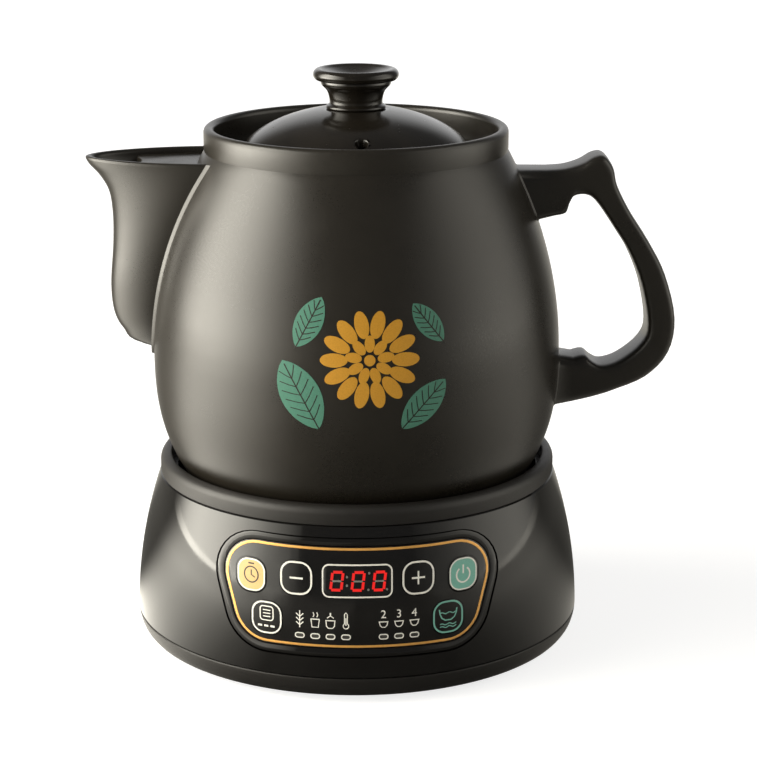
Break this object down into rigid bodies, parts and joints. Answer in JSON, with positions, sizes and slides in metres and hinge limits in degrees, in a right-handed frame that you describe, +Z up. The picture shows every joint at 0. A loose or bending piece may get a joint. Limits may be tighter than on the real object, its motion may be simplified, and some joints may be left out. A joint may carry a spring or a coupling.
{
  "type": "electric herbal decoction pot",
  "caption": "Ceramic herbal pot with pouring spout, side handle and lift-off domed lid with a knob, standing in a round heated base with a curved touch-key panel.",
  "frame": {"origin": "on the floor, under the middle of the whole object's length and depth", "axes": "+Z up, -X towards the spout, +X towards the handle, -Y towards the front panel"},
  "size_m": [0.2928, 0.2252, 0.2869],
  "materials": {
    "pot_ceramic": "satin-matte, fine grain",
    "lid_glaze": "glossy",
    "base_gloss": "glossy",
    "base_matte": "matte, fine texture",
    "dark_rubber": "matte",
    "well_enamel": "satin",
    "gasket_rubber": "matte",
    "plate_metal": "satin",
    "bright_steel": "brushed",
    "white_ceramic": "matte",
    "panel_gloss": "glossy",
    "key_film": "satin, printed",
    "gold_line": "metallic gold",
    "window_smoke": "clear smoke",
    "light_lens": "milky",
    "black_plastic": "matte",
    "white_plastic": "matte",
    "board_green": "satin",
    "relay_blue": "glossy",
    "transformer_tape": "satin",
    "capacitor_sleeve": "satin",
    "pin_brass": "satin",
    "wire_sleeve": "satin"
  },
  "bodies": {
    "base": {"rim_ring": "base_matte", "base_shell": "base_gloss", "bottom_cover": "base_matte", "rubber_feet": "dark_rubber", "cover_screws": "bright_steel", "well_liner": "well_enamel", "centring_pads": "base_matte", "plate_gasket": "gasket_rubber", "heater_plate": "plate_metal", "heating_element": "bright_steel", "heat_shield": "plate_metal", "heater_nuts": "bright_steel", "sensor_holder": "bright_steel", "thermal_fuse": "white_ceramic", "fuse_clip": "bright_steel", "panel_bezel": "panel_gloss", "control_panel": "panel_gloss", "gold_trim": "gold_line", "display_window": "window_smoke", "indicator_lights": "light_lens", "tact_switches": "black_plastic", "display_holder": "white_plastic", "display_module": "black_plastic", "status_leds": "white_plastic", "buzzer": "black_plastic", "control_board": "board_green", "board_bracket": "white_plastic", "board_screws": "bright_steel", "power_board": "board_green", "power_relay": "relay_blue", "transformer": "transformer_tape", "filter_capacitor": "capacitor_sleeve", "board_connectors": "white_plastic", "power_inlet": "black_plastic", "inlet_pins": "pin_brass", "inlet_wires": "wire_sleeve", "heater_wires": "wire_sleeve", "sensor_wires": "wire_sleeve", "ribbon_cable": "wire_sleeve"},
    "pot": {"pot_foot": "pot_ceramic", "pot_body": "pot_ceramic", "pot_collar": "pot_ceramic", "pot_spout": "pot_ceramic", "pot_handle": "pot_ceramic"},
    "lid": {"lid_dome": "lid_glaze", "lid_knob": "lid_glaze"},
    "timer_key": {"timer_key": "key_film"},
    "minus_key": {"minus_key": "key_film"},
    "plus_key": {"plus_key": "key_film"},
    "start_key": {"start_key": "key_film"},
    "mode_key": {"mode_key": "key_film"},
    "water_key": {"water_key": "key_film"},
    "sensor": {"sensor_cap": "bright_steel", "sensor_spring": "bright_steel"}
  },
  "joints": [
    {"name": "pot_lift", "type": "slide", "parent": "base", "child": "pot", "axis": [0, 0, 1], "range_m": [0, 0.08]},
    {"name": "lid_lift", "type": "slide", "parent": "pot", "child": "lid", "axis": [0, 0, 1], "range_m": [0, 0.06]},
    {"name": "timer_key_press", "type": "slide", "parent": "base", "child": "timer_key", "axis": [0, 1, 0], "range_m": [0, 0.0005], "stiffness_N_per_m": 800},
    {"name": "minus_key_press", "type": "slide", "parent": "base", "child": "minus_key", "axis": [0, 1, 0], "range_m": [0, 0.0005], "stiffness_N_per_m": 800},
    {"name": "plus_key_press", "type": "slide", "parent": "base", "child": "plus_key", "axis": [0, 1, 0], "range_m": [0, 0.0005], "stiffness_N_per_m": 800},
    {"name": "start_key_press", "type": "slide", "parent": "base", "child": "start_key", "axis": [0, 1, 0], "range_m": [0, 0.0005], "stiffness_N_per_m": 800},
    {"name": "mode_key_press", "type": "slide", "parent": "base", "child": "mode_key", "axis": [0, 1, 0], "range_m": [0, 0.0005], "stiffness_N_per_m": 800},
    {"name": "water_key_press", "type": "slide", "parent": "base", "child": "water_key", "axis": [0, 1, 0], "range_m": [0, 0.0005], "stiffness_N_per_m": 800},
    {"name": "sensor_press", "type": "slide", "parent": "base", "child": "sensor", "axis": [0, 0, 1], "range_m": [-0.0017, 0], "stiffness_N_per_m": 600, "deforming": ["sensor_spring"]}
  ]
}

___

### What the task asks
Write out the data exactly as it stands.

### Written reply
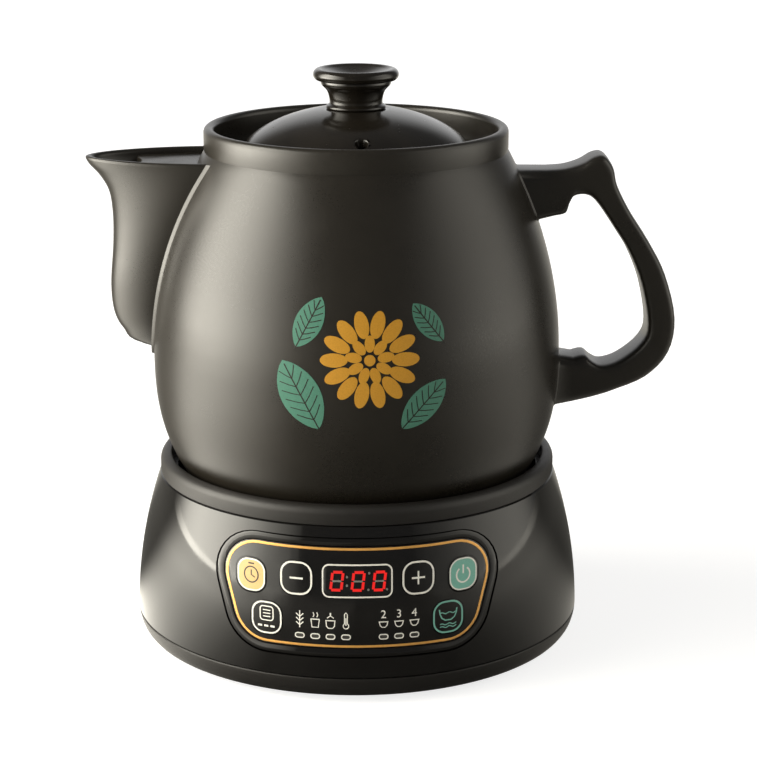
Break this object down into rigid bodies, parts and joints. Answer in JSON, with positions, sizes and slides in metres and hinge limits in degrees, in a right-handed frame that you describe, +Z up. The picture shows every joint at 0. A loose or bending piece may get a joint. Limits may be tighter than on the real object, its motion may be simplified, and some joints may be left out. A joint may carry a spring or a coupling.
{
  "type": "electric herbal decoction pot",
  "caption": "Ceramic herbal pot with pouring spout, side handle and lift-off domed lid with a knob, standing in a round heated base with a curved touch-key panel.",
  "frame": {"origin": "on the floor, under the middle of the whole object's length and depth", "axes": "+Z up, -X towards the spout, +X towards the handle, -Y towards the front panel"},
  "size_m": [0.2928, 0.2252, 0.2869],
  "materials": {
    "pot_ceramic": "satin-matte, fine grain",
    "lid_glaze": "glossy",
    "base_gloss": "glossy",
    "base_matte": "matte, fine texture",
    "dark_rubber": "matte",
    "well_enamel": "satin",
    "gasket_rubber": "matte",
    "plate_metal": "satin",
    "bright_steel": "brushed",
    "white_ceramic": "matte",
    "panel_gloss": "glossy",
    "key_film": "satin, printed",
    "gold_line": "metallic gold",
    "window_smoke": "clear smoke",
    "light_lens": "milky",
    "black_plastic": "matte",
    "white_plastic": "matte",
    "board_green": "satin",
    "relay_blue": "glossy",
    "transformer_tape": "satin",
    "capacitor_sleeve": "satin",
    "pin_brass": "satin",
    "wire_sleeve": "satin"
  },
  "bodies": {
    "base": {"rim_ring": "base_matte", "base_shell": "base_gloss", "bottom_cover": "base_matte", "rubber_feet": "dark_rubber", "cover_screws": "bright_steel", "well_liner": "well_enamel", "centring_pads": "base_matte", "plate_gasket": "gasket_rubber", "heater_plate": "plate_metal", "heating_element": "bright_steel", "heat_shield": "plate_metal", "heater_nuts": "bright_steel", "sensor_holder": "bright_steel", "thermal_fuse": "white_ceramic", "fuse_clip": "bright_steel", "panel_bezel": "panel_gloss", "control_panel": "panel_gloss", "gold_trim": "gold_line", "display_window": "window_smoke", "indicator_lights": "light_lens", "tact_switches": "black_plastic", "display_holder": "white_plastic", "display_module": "black_plastic", "status_leds": "white_plastic", "buzzer": "black_plastic", "control_board": "board_green", "board_bracket": "white_plastic", "board_screws": "bright_steel", "power_board": "board_green", "power_relay": "relay_blue", "transformer": "transformer_tape", "filter_capacitor": "capacitor_sleeve", "board_connectors": "white_plastic", "power_inlet": "black_plastic", "inlet_pins": "pin_brass", "inlet_wires": "wire_sleeve", "heater_wires": "wire_sleeve", "sensor_wires": "wire_sleeve", "ribbon_cable": "wire_sleeve"},
    "pot": {"pot_foot": "pot_ceramic", "pot_body": "pot_ceramic", "pot_collar": "pot_ceramic", "pot_spout": "pot_ceramic", "pot_handle": "pot_ceramic"},
    "lid": {"lid_dome": "lid_glaze", "lid_knob": "lid_glaze"},
    "timer_key": {"timer_key": "key_film"},
    "minus_key": {"minus_key": "key_film"},
    "plus_key": {"plus_key": "key_film"},
    "start_key": {"start_key": "key_film"},
    "mode_key": {"mode_key": "key_film"},
    "water_key": {"water_key": "key_film"},
    "sensor": {"sensor_cap": "bright_steel", "sensor_spring": "bright_steel"}
  },
  "joints": [
    {"name": "pot_lift", "type": "slide", "parent": "base", "child": "pot", "axis": [0, 0, 1], "range_m": [0, 0.08]},
    {"name": "lid_lift", "type": "slide", "parent": "pot", "child": "lid", "axis": [0, 0, 1], "range_m": [0, 0.06]},
    {"name": "timer_key_press", "type": "slide", "parent": "base", "child": "timer_key", "axis": [0, 1, 0], "range_m": [0, 0.0005], "stiffness_N_per_m": 800},
    {"name": "minus_key_press", "type": "slide", "parent": "base", "child": "minus_key", "axis": [0, 1, 0], "range_m": [0, 0.0005], "stiffness_N_per_m": 800},
    {"name": "plus_key_press", "type": "slide", "parent": "base", "child": "plus_key", "axis": [0, 1, 0], "range_m": [0, 0.0005], "stiffness_N_per_m": 800},
    {"name": "start_key_press", "type": "slide", "parent": "base", "child": "start_key", "axis": [0, 1, 0], "range_m": [0, 0.0005], "stiffness_N_per_m": 800},
    {"name": "mode_key_press", "type": "slide", "parent": "base", "child": "mode_key", "axis": [0, 1, 0], "range_m": [0, 0.0005], "stiffness_N_per_m": 800},
    {"name": "water_key_press", "type": "slide", "parent": "base", "child": "water_key", "axis": [0, 1, 0], "range_m": [0, 0.0005], "stiffness_N_per_m": 800},
    {"name": "sensor_press", "type": "slide", "parent": "base", "child": "sensor", "axis": [0, 0, 1], "range_m": [-0.0017, 0], "stiffness_N_per_m": 600, "deforming": ["sensor_spring"]}
  ]
}